Pat Canary notes that when Jim Ellis ’62 dismissed the Corps, the silence resumed as the cadets left the mess hall and returned to the barracks. Many seemed to appreciate the fact that the speech was GEN MacArthur’s farewell to West Point.

Perhaps the most comprehensive recollection was provided by Dick Chegar ’62, who served as escort for GEN Anthony McAuliffe ’19 of Bastogne fame. He recalls that Mrs. MacArthur, Mrs. Westmoreland, and their escorts were seated on the poop deck while a number of famous general officers were seated at ten-man tables near the podium on the ground floor. GEN MacArthur was 82 at the time, and this alone caused a sense of drama in the air, almost symbolic of the passing of an era. His opening joke about the doorman at his hotel asking if he had ever been to West Point before caused the mess hall to erupt in laughter, but the mood soon grew serious as MacArthur spoke of distant battlefields and the American soldier’s “patience under adversity, courage under fire, and modesty in victory.” He delivered his speech without notes, and most attendees were acutely aware of his exemplary oratory. About two-thirds of the way through the speech, however, MacArthur hesitated for a moment, turned to his right, and looked directly at his wife Jean. It was as if a ray of light passed between them in that moment. GEN MacArthur then flawlessly continued his speech to completion. Several weeks later, the Cadet First Captain visited GEN MacArthur in New York City and was told that the speech had been written in advance, committed to memory and rehearsed several times. Dick felt that the pause occurred because the next line may have been forgotten for a moment. Many years later, when one of Dick’s captains won the annual General Douglas MacArthur Leadership Award, Dick told him the story about the momentary pause. When the captain later met Mrs. MacArthur at the ceremony, she confirmed her recollection of the glance that passed between them on that day.

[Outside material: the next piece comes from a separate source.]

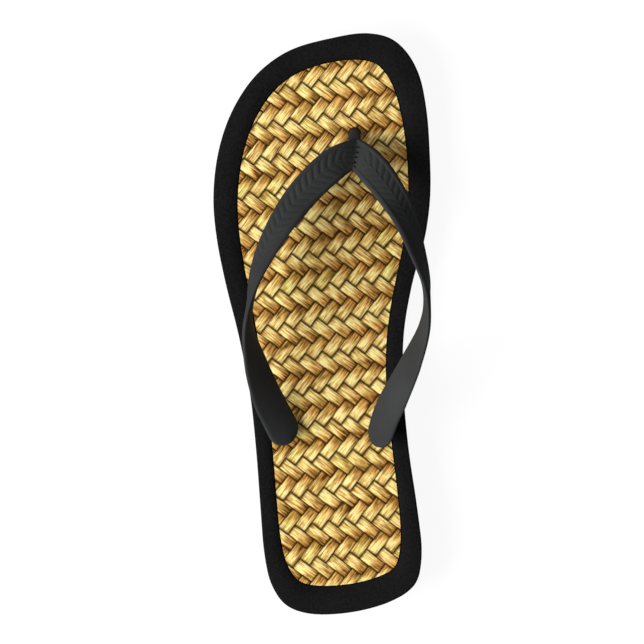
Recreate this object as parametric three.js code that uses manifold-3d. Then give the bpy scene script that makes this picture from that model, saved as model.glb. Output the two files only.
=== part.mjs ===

Johnny Godwin ’62 was a member of the cadet officer honor guard arrayed on the steps of Washington Hall. He recalls that GEN MacArthur was extremely gracious, stopping to talk and shaking hands with a strong grip.

There was an air of excitement because MacArthur was already a legend at West Point. At the top of the steps, the general turned and said, “I thank you all.”

Neil Nydegger ’62 was impressed by the General’s “sincerity and genuine commitment to the Army and to West Point” and how he had “captured the simple essence of being a soldier.”

Gary Sharp ’62 recalled: — “MacArthur’s well-chosen words and deliberate delivery made an emotional impression on me that I will never forget … being the first in war and possibly the first to die, the loneliness of remote duty, the hardships on a soldier’s family, the fears that all soldiers face in battle, the camaraderie soldiers experience, the pride and honor felt when a soldier’s job has been done well, and the deeply emotional sound of Taps at a soldier’s burial … were all in his speech. If they were not in his exact words, they were in the silences between them. If any soldier ever needs encouragement before or in battle, he only needs to hear or read MacArthur’s words.”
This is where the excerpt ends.